端緒は浅田彰あたりなんでしょうかね。
「ポストモダン」という言葉が一般化したのは、彼が『構造と力』でニューアカデミズムの旗手として鮮烈にデビューしたあたりからなのかな、という印象があります。
元々はフランス現代思想の流れの中で出てきたキーワードだけど、それが日本に根づいたのはニューアカブームを無視しては語れないでしょう。
現代社会はポストモダンである、と。
所詮は後追いなので、当時の雰囲気がどういうものだったか、私が知るよしもありませんが。
多分、完全に理解して使用としている人ってそんなにいないと思うけど、なんとなく「ポストモダン」と言ってみると時代を的確に捉えているような幻想を抱くことができるようです。
それに続く『逃走論』ではそうした状況から読者に「逃げろや逃げろ」と煽っていたんだけど、逃げた先にあるのも現代社会です。
大月隆寛は「80年代はスカだった」と喝破して、一部で反響を呼んだのですが、少なくとも日本の文化に限って言えば、70年代に発生した文化よりも80年代に発生した文化のほうが根強く残っています。
ネットでは週刊マガジン、フォークソング、ピンクレディー、山口百恵などよりも、少年ジャンプ、ファミコン、80年代アイドル、バンドブームのが言及される機会が多い。
『巨人の星』より『キン肉マン』です。
宮台真司は現代社会は「終わりなき日常」であると唱え、援交女子高生の生き方を肯定して脚光を浴びたのですが、ブームが過ぎ去ると天皇がどうしたこうしたと言い始めました。

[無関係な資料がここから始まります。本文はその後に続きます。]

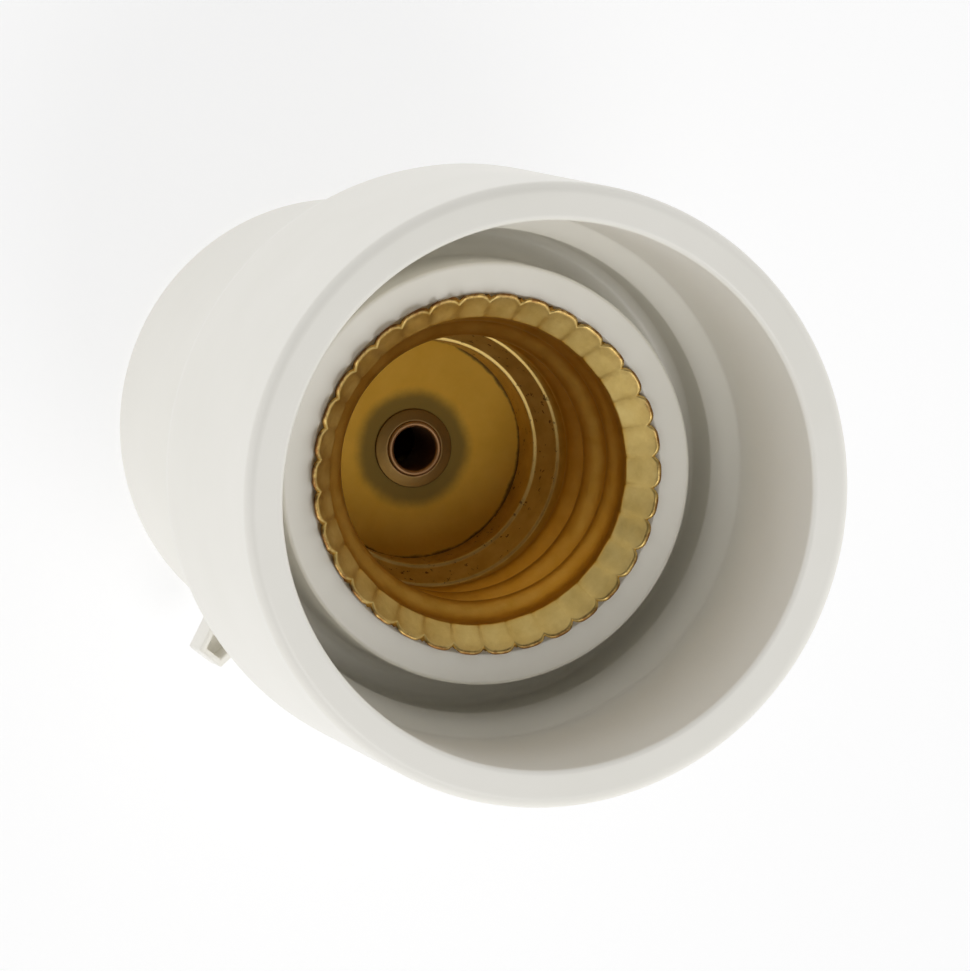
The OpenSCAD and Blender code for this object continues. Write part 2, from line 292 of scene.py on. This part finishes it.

でもって「絶望から出発しよう」などという本を出したのだけれども、要するにどうすれば世の中がよくなるかわからない、ということですよね。
東浩紀は「ポストモダン」が動物化しているとし、データベース消費が云々と言っていたけれども、多分、真に受けている人はあまりいないでしょう。

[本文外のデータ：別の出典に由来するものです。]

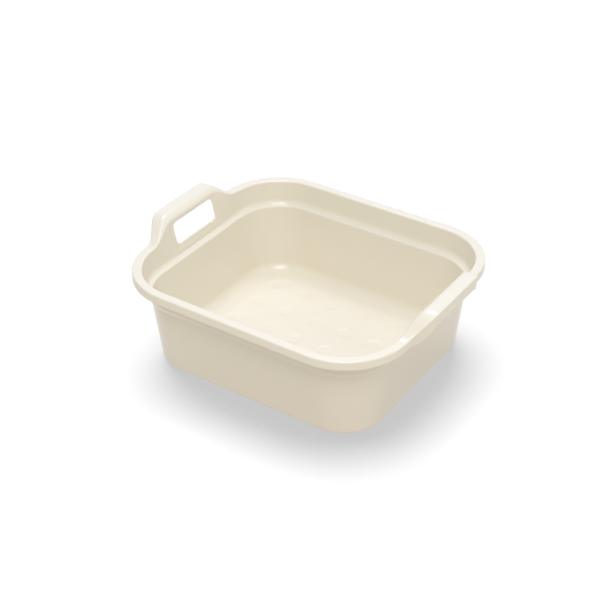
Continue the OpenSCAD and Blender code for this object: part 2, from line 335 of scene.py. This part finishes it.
rings, patch, patchEdges = floorPlan()
print("floor patch:", patch.shape[0], "x", patch.shape[1], "points")

# one list of points for the whole moulding, with the number of each grid's points
allPoints = []


def addPoints(points):
    start = sum(len(p) for p in allPoints)
    allPoints.append(points.reshape(-1, 3))
    return start + np.arange(points.reshape(-1, 3).shape[0]).reshape(points.shape[:-1])


wallIds = addPoints(wallPoints)


# flat (x, y) points lifted to the height there
def raised(flat, height):
    return np.concatenate([flat, height(flat[..., 0], flat[..., 1])[..., None]], -1)


# numbers the points of the floor's rings and patch at one height; edgeIds are the wall's own points
def floorIds(height, edgeIds):
    ringIds = np.empty((len(rings), nStations), int)
    ringIds[0] = edgeIds
    ringIds[1:] = addPoints(raised(rings[1:], height))
    ids = np.empty(patch.shape[:2], int)
    ids[1:-1, 1:-1] = addPoints(raised(patch[1:-1, 1:-1], height))
    last = ringIds[-1]
    ids[:, -1], ids[:, 0] = last[patchEdges["top"]], last[patchEdges["bottom"]]
    ids[0], ids[-1] = last[patchEdges["west"]], last[patchEdges["east"]]
    return ringIds, ids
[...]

最近は「民主主義2.0」「一般意志2.0」というキーワードでネット時代の民主主義のあり方を説いているけど、それが実現した先にどのような幸福があるか、具体的なものは何一つ提示できていません。
岡田斗司夫はこれからは「評価経済社会」である、と打ち出したんだけど、だからといってそれで人々が幸せになるかというと、そんなことは説いていません。
ゼロ年代と言い出したのは誰か知りませんが、宇野常寛と東浩紀周辺あたりでしょう。なんで零(れい)年代とか2000年代とかじゃなくて英語で言っているのかよくわかりませんが、決断主義が云々だそうだけど、結局「ゼロ年代」という言葉だけが内容のないままにひとり歩きしてしまって、決断主義でどうやって幸せになるんだかよくわかりません。
浅羽通明は現在を「成長しない時代」であるとし、その中で幸せを見つけていかなければならない、と述べていたのだけれども、時代が成長しようがしまいが、生存権が脅かされている状況はどうにかしなければならないわけで、いたずらに今の時代を肯定したところで幸せになれる人は限られたごく一部です。
こういう論壇的な知識人のやることって、物語を読み解くようなノリで現実を語っているだけなんじゃないか、という気がしてならないんですよね。
現実世界は物語ではないので、アニメやマンガを読み解くノリで語られても大衆を惑わすだけです。
その時代の価値観の要約、分析という意味では優れた能力を持っている人たちなのかもしれないけど、時代を切り拓く方法論、打開策を見つけられないからといって、適当な解釈で時代にレッテルを貼るのはいかがなものかな、と最近思うようになりました。
所詮、価値観などというものは時代状況や制度によって形成され、変転するものです。
状況が変われば価値観も変わる。
そういう適当で曖昧な価値観に共感しても世の中よくなりゃしないです。
価値観の要約だけしていれば、多くの人の共感を得ることはできるかもしれないけど、歪んだ状況、歪んだ制度のもとで育まれた価値観の枠内で世の中にレッテルを貼ってもそれで我々の生活が向上するわけではない。
我々の価値観や生活が変わるためにはどのような「制度」や「状況」が必要なのか、というアイデアを打ち出すことこそ知識人の役割だろうと思うんだけど、あまりそういう人って見かけません。
逃げろとか、データベースで消費しろとか、終わりなき日常を生きろとか、成長しない時代でボチボチ生きていきましょうとか、決断しなければならないとか、思想家が思想(イデオロギー)を語らず、処世術を語るようになったのも「価値観の変化」ではありますが、肝心の思想家・言論人の人たちはどこまでそれを自覚的にやっているんでしょうかね。
ただ、閉塞感を助長するだけの言説や、現実を無視して読者の人生を肯定する言説を繰り返すだけじゃなくて、世の中をマシなものにする「方法論」と、その「方法論の先にある人々の幸福」をもう少し真摯に考えてもいいんじゃないですかね。